Elsewhere in this paranoid parallel universe the Mont Pelerin Society is among the most powerful forces in the world. Jones says, "To understand the guiding principles of today's Establishment, we have to go back to 1947 and the sleepy Swiss village of Mont Pèlerin." How I wish the late Ken Minogue, who presided over this meeting group of free-market economists, were still with us to laugh at the vast political power he is now presumed to have had.

Jones in turn encourages his readers to laugh at the Mont Pelerin Society's 1947 claim that "over large stretches of the earth's surface the essential conditions of human dignity and freedom have already disappeared". He nowhere mentions that the main reason for this was that much of the earth's surface was at that point covered by the menace of Communism — an ideology which in a book devoted to some pretty obscure and unimportant corners receives not one mention. This is perhaps suitable in a work that elsewhere cites the crazed conspiracy theory website Spinwatch as a legitimate source.

By now it should be clear what type of politics we are dealing with here. For Jones "the establishment" is shorthand for people he does not like. People he does like are not establishment.

The same prejudice is, like everything else, even clearer in Brand's book. So whereas Jones is careful not to state his evident ambition (that Labour's leaders step aside and put control of the party into his uniquely authentic hands), Brand is less bothered with any track-covering. From the strange Rasputinesque cover photograph on, it is clear Brand does not wish to persuade: he wishes to convert. The result is unreadable; although Jones does not write well, when put alongside Brand he reads like Noel Annan.

Revolution is not just un-researched, ill-disciplined and meandering. It is, I would say, clearly the product of a drug-wrecked mind. Brand does sometimes swerve onto subjects other than himself. But whenever it happens he is careful to return as swiftly as possible to his chosen specialist subject.
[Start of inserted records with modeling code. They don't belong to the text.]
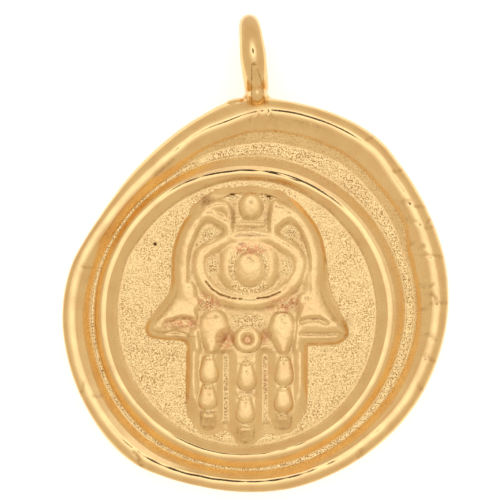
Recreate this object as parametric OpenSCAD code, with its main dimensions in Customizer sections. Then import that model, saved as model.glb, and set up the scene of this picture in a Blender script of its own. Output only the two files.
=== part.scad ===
// Hamsa pendant: a cast seal-style medallion with an uneven rim, a ring round
// its field, a raised hand with an eye, and a wire loop soldered to its edge.
// It lies on its back, so the loop and the far edge both touch the surface.

/* [Medallion] */
// Width of the medallion, twice the mean radius of its uneven outline
disc_w = 22; // [19:0.5:30]
// Thickness at the crest of the rim
rim_t = 2.2; // [1.8:0.1:3]
// Depth of the channel's floor below the crest of the rim
channel_depth = 0.65; // [0.4:0.05:0.9]
// Width of the rounded crests of the rim and of the ring
crest_w = 0.34; // [0.2:0.02:0.4]
// Radius of the rounding round the edge of the back
back_round = 0.4; // [0.2:0.05:0.6]

/* [Ring] */
// Diameter of the ring round the field, along its crest
ring_d = 16.3; // [13:0.1:17]
// Height of the ring's crest above the channel's floor
ring_rise = 0.5; // [0.3:0.05:0.65]
// Depth of the field below the ring's crest
field_drop = 0.4; // [0.25:0.05:0.6]
// How far the ring stands off the middle, towards the upper left
ring_shift = 0.18; // [0:0.02:0.3]

/* [Hand] */
// Length of the hand, from the top of its arch to the middle fingertip
hand_l = 14.9; // [11:0.1:15.3]
// Height of the palm's border above the field
hand_rise = 0.4; // [0.3:0.05:0.6]
// Width of the sloping wall round the palm
wall_w = 0.5; // [0.3:0.05:0.6]
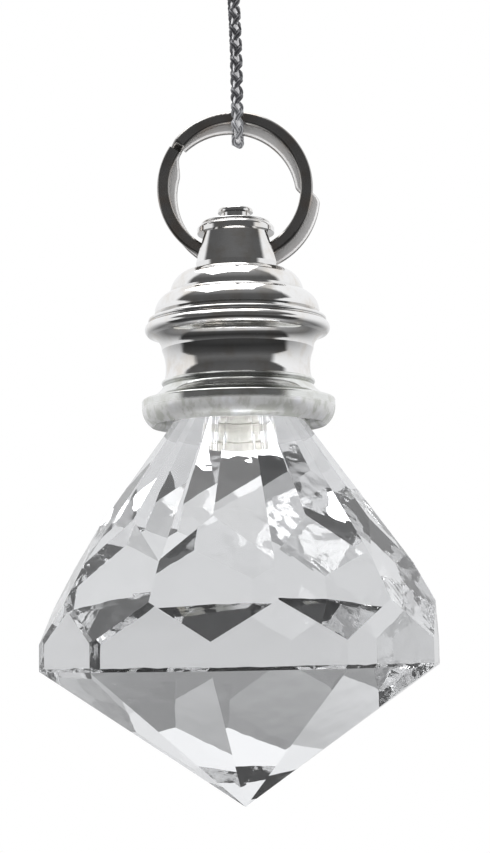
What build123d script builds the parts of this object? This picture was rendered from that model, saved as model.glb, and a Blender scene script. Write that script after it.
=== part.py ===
from build123d import *
from math import cos, radians, sin, tan
import os

# Icicle hanging ornament: a faceted clear drop under a stack of turned metal mouldings, hung from a
# split ring and a metallic cord.
# Frame: millimetres, +Z up, the front faces -Y. The origin is where the hook bears, inside the top of
# the cord's loop. Everything from the ring down is placed by its depth below the top of the ring.

# Cord
CORD_D = 1.5
KNOT_Z = -16.0
KNOT_R = 2.1
KNOT_H = 3.4
KNOT_GAP = 0.15

# Split ring: one wire wound twice. The rear turn is sprung off centre, its free end more so.
# Angles are measured from +X towards +Z. The wire runs clockwise, from the rear tip to the front tip.
RING_TOP = -36.6
RING_R = 10.0
WIRE_RADIAL = 1.6
WIRE_AXIAL = 1.1
COIL_GAP = 0.06
FREE_END_SHIFT = (-0.55, -1.05)
REAR_SHIFT = (0.95, -0.85)
REAR_TIP = 133.0
KINK_START = 9.0
KINK_END = -7.0
EASING_START = -196.0
CROSSING_START = -214.0
CROSSING_END = -221.0
FRONT_TIP = -573.6

# Eye of the cap, where the ring passes
BOSS_R = 5.75
BOSS_TOP = 14.85
BOSS_FOOT = 20.75
BOSS_CAVITY_R = 4.1
SLOT_ROOF = 15.95
SLOT_WIDTH = 5.4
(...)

It is also quite amazingly puerile. This man, whose career ought to have ended when he used his position in the BBC establishment to taunt and demean the retired actor Andrew Sachs, remains especially (one might say unwisely) keen on dismissing people by reference to their physical appearance. One of his more printable efforts dismisses David Cameron, Donald Rumsfeld and Rupert Murdoch as having "dish face, dishrag, anodyne-plus appearances".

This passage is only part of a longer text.